Dopo un’iniziale fase interlocutoria l’UE ha attuato un graduale allineamento del proprio quadro sanzionatorio a quello degli Stati Uniti includendo anche il divieto formale per i soggetti europei di condurre attività commerciali e finanziarie con alcuni istituti bancari e aziende russe, restringendo l’attività di export verso alcuni settori dell’economia russa. Il 30 settembre l’UE ha ribadito il proprio impianto sanzionatorio nei confronti della Russia perché pur riscontrando degli “sviluppi incoraggianti” si continua a constatare la non completa osservanza da parte della Russia delle condizioni pattuite a Minsk.  
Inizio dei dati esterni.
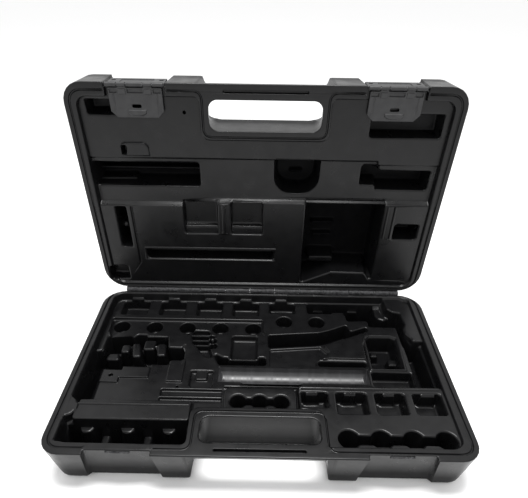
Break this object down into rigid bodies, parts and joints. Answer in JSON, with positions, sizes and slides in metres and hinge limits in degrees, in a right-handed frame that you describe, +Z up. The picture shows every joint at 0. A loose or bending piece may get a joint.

Tra le misure restrittive nei confronti della Federazione Russa vi sono anche il blocco dei Programmi della Banca Europea degli Investimenti - BEI e della Banca Europea per la Ricostruzione e lo Sviluppo - BERS

Nel frattempo anche per Mosca le notizie non sono molto confortanti e il Fondo Monetario Internazionale – FMI ha recentemente rivisto al ribasso le stime di crescita dell’economia russa sia per l’anno corrente (da 1,2% a 0,2%) che per il 2015 (da 2,3% a 1%). Alexei Kudrin, ex Ministro delle Finanze della Federazione Russa - ormai tra i pochi russi a criticare il governo nella gestione della crisi ucraina - ha ribadito come il Paese sia a rischio recessione e come di conseguenza sarà difficile garantire il potere di intervento dello stato sia nel welfare che nella politica industriale così come mette in guardia sulla quasi insignificanza del “Partenariato Orientale” con la Cina nel brevissimo periodo e come l’instabilità e le turbolenze ai confini saranno limiti all’attrazione di investimenti stranieri.

L’inverno é alle porte e probabilmente il braccio di ferro non conviene a nessuno.